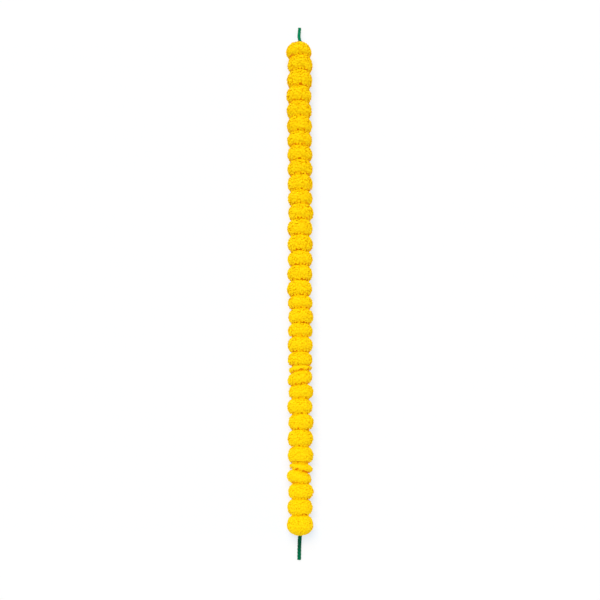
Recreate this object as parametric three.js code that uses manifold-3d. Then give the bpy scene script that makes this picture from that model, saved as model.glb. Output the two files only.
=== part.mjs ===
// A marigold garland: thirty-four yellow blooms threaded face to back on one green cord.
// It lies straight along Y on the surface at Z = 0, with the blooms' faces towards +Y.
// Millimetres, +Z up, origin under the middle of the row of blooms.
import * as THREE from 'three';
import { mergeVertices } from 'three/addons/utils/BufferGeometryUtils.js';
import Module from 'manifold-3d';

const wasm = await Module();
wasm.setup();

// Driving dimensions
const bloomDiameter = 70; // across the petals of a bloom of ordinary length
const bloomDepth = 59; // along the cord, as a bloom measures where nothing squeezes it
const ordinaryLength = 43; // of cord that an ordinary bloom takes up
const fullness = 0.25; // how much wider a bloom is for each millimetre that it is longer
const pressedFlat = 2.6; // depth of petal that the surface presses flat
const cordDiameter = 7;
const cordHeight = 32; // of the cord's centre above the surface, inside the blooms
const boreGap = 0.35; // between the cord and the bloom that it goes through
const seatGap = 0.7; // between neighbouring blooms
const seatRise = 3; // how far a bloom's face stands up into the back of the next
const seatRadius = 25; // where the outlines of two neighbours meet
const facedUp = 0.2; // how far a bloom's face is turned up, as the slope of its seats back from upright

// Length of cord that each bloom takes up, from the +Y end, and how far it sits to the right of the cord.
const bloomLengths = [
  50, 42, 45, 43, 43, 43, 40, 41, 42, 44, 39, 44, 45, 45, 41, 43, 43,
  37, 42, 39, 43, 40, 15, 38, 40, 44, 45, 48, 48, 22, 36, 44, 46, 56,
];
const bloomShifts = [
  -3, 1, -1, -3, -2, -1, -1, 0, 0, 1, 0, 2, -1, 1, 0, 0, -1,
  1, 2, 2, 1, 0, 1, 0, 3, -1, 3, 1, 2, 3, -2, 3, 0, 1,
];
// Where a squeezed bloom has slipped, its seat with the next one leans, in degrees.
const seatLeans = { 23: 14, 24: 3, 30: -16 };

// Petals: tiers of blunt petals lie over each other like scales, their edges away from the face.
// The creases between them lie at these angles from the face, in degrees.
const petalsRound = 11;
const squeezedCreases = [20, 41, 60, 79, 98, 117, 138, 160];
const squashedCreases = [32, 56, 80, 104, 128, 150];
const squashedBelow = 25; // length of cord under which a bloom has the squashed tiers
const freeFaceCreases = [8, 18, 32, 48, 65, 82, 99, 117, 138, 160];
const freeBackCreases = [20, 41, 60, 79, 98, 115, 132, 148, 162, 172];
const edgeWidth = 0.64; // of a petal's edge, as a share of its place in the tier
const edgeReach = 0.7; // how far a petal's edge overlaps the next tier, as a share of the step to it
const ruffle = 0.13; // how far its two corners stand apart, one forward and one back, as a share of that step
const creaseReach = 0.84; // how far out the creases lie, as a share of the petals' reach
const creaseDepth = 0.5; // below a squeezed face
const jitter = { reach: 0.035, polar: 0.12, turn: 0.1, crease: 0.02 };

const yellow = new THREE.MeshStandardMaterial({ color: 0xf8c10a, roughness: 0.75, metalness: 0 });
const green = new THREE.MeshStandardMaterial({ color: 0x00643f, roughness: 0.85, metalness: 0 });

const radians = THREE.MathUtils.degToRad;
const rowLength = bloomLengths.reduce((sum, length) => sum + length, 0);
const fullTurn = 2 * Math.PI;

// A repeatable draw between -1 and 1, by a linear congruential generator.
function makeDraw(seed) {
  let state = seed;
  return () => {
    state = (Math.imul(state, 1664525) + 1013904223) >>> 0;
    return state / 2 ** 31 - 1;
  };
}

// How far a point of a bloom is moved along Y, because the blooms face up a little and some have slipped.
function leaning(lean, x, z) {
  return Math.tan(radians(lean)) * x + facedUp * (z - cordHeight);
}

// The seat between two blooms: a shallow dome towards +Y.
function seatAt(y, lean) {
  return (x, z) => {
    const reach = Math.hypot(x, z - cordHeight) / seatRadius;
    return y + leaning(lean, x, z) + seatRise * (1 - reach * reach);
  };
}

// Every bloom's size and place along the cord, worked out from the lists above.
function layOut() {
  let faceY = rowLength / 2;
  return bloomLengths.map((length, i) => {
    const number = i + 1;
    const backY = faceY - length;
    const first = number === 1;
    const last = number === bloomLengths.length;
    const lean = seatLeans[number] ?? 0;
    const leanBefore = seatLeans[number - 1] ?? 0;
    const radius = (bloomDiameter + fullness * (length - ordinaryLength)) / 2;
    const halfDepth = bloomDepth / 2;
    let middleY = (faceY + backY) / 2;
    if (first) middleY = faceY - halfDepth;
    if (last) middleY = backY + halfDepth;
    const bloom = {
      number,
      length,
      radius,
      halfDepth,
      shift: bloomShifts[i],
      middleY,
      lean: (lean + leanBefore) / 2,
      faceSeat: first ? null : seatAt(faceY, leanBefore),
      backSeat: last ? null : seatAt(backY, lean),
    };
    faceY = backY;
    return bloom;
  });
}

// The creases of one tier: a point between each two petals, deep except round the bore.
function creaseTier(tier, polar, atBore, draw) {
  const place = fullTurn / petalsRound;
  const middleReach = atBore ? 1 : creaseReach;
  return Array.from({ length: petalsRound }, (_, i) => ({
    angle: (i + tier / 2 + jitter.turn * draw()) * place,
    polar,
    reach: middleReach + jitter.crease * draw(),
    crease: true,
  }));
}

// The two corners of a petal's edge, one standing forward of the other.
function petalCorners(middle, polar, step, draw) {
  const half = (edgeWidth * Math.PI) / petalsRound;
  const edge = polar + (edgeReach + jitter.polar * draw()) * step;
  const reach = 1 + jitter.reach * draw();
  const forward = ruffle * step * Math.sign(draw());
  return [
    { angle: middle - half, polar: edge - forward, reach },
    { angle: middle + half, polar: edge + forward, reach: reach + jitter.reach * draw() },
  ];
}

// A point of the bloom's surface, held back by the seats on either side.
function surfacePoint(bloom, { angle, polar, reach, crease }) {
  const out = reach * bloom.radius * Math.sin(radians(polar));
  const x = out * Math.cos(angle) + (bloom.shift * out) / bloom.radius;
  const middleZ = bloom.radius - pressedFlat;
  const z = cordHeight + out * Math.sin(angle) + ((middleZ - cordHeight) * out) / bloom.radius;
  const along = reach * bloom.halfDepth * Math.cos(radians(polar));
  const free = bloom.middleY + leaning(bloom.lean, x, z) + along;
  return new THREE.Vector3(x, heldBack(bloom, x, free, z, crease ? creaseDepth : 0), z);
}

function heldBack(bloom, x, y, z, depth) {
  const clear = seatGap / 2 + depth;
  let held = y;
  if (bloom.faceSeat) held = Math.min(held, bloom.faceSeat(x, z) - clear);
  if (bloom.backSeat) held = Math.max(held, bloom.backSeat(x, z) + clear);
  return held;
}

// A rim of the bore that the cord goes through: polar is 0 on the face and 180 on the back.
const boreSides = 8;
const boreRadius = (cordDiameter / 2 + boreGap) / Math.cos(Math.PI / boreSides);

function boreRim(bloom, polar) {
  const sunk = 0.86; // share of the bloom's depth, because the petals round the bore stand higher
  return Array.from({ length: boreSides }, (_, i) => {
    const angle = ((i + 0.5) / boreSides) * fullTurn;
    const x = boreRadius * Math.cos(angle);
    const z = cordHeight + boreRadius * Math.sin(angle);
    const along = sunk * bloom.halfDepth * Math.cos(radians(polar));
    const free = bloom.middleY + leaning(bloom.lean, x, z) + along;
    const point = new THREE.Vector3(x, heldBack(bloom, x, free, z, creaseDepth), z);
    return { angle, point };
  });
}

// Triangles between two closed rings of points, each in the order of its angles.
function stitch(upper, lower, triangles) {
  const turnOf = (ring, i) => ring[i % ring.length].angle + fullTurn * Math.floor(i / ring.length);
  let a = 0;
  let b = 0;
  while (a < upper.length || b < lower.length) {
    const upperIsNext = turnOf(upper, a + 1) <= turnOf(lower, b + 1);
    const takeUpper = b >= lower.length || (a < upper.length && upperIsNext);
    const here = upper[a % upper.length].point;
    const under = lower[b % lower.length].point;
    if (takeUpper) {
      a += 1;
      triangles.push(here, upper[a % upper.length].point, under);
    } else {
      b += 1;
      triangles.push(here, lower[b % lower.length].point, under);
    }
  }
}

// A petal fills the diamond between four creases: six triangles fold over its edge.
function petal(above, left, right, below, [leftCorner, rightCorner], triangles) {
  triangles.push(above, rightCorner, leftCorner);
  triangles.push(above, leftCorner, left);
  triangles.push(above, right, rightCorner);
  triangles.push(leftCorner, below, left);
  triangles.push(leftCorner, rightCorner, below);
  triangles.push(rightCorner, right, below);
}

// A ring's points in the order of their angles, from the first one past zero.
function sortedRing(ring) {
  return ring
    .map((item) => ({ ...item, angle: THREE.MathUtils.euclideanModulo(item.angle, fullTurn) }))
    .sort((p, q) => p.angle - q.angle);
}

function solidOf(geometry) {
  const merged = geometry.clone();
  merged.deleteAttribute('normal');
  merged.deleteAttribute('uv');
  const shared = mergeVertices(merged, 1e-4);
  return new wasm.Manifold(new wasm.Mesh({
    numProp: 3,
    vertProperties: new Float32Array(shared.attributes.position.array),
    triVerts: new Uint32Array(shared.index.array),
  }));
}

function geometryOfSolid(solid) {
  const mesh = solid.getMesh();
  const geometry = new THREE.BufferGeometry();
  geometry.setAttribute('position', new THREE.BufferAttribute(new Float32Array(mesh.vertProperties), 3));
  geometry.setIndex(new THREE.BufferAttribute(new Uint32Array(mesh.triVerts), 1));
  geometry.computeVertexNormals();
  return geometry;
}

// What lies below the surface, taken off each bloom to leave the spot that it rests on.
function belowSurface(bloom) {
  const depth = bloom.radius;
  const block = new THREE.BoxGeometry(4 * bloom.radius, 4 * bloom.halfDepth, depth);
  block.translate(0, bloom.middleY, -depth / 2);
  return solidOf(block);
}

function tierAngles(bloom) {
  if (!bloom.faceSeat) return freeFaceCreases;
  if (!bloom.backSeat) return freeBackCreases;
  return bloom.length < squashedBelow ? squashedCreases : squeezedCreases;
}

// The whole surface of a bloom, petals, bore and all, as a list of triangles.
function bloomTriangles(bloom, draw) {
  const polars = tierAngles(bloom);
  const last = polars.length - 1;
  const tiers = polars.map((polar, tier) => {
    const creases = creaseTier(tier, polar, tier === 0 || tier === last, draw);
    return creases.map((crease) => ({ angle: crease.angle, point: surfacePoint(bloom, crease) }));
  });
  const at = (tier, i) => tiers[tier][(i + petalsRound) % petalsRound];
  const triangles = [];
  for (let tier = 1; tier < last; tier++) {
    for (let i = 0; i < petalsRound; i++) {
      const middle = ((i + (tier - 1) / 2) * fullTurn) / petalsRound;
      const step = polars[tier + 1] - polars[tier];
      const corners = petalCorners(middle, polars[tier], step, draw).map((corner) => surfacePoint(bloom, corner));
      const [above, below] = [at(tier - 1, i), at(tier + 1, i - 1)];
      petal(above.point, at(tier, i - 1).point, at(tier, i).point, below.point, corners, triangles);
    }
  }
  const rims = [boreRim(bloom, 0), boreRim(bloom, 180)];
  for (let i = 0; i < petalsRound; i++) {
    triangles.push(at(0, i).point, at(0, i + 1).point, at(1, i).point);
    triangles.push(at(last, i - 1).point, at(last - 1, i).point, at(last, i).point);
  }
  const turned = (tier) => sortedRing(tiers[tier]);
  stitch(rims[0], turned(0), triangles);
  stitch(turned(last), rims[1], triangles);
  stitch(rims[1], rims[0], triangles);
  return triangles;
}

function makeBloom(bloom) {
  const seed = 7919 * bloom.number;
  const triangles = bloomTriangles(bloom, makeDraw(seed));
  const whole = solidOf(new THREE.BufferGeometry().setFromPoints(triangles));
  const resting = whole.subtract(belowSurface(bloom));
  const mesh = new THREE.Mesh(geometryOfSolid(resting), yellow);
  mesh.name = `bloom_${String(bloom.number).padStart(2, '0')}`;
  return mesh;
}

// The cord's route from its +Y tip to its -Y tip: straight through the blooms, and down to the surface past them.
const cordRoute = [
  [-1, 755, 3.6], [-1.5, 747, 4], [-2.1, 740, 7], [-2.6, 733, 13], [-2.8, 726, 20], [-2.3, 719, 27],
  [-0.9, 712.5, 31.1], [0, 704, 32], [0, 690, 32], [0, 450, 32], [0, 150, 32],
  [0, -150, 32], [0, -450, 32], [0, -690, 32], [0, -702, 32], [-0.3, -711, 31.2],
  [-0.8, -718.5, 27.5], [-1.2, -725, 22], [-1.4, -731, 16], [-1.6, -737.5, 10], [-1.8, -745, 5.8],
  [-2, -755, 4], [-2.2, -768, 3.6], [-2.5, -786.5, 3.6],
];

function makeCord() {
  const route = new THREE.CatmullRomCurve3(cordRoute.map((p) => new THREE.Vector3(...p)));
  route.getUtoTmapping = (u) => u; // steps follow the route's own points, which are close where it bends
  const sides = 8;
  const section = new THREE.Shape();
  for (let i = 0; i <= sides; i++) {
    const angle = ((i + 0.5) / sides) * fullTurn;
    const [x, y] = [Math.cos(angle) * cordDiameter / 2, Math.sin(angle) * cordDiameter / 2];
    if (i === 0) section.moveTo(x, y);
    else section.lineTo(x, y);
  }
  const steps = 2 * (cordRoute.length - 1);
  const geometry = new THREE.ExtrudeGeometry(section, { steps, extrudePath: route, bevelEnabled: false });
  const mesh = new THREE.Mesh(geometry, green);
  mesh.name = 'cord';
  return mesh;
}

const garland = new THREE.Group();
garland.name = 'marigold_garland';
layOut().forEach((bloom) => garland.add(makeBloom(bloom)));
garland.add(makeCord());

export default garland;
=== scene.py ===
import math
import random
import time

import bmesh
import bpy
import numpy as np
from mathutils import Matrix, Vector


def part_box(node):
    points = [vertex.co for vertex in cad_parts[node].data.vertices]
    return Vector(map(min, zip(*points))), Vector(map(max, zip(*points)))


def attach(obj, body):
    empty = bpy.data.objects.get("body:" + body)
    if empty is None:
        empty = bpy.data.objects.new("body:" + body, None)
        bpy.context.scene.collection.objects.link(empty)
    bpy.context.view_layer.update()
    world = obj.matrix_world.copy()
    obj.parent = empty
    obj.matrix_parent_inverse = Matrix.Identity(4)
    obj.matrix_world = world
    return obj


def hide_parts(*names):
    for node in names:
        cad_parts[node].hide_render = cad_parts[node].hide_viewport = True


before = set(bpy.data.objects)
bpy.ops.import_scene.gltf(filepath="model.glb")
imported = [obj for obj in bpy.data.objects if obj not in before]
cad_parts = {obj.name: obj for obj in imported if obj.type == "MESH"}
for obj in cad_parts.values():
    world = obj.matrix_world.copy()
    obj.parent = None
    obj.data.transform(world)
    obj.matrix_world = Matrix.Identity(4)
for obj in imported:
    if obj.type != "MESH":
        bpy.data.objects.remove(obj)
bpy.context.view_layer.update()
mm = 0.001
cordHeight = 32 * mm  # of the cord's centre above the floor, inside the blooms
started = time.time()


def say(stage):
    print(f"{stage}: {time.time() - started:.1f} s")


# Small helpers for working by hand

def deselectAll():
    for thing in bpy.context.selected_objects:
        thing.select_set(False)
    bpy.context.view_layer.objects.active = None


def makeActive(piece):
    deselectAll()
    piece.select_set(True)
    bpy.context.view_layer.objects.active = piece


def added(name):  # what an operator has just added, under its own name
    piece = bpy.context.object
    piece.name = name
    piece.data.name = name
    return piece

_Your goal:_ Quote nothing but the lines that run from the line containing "const garland = new THREE.Group();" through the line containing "if empty is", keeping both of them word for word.

_Output:_
const garland = new THREE.Group();
garland.name = 'marigold_garland';
layOut().forEach((bloom) => garland.add(makeBloom(bloom)));
garland.add(makeCord());

export default garland;
=== scene.py ===
import math
import random
import time

import bmesh
import bpy
import numpy as np
from mathutils import Matrix, Vector


def part_box(node):
    points = [vertex.co for vertex in cad_parts[node].data.vertices]
    return Vector(map(min, zip(*points))), Vector(map(max, zip(*points)))


def attach(obj, body):
    empty = bpy.data.objects.get("body:" + body)
    if empty is None:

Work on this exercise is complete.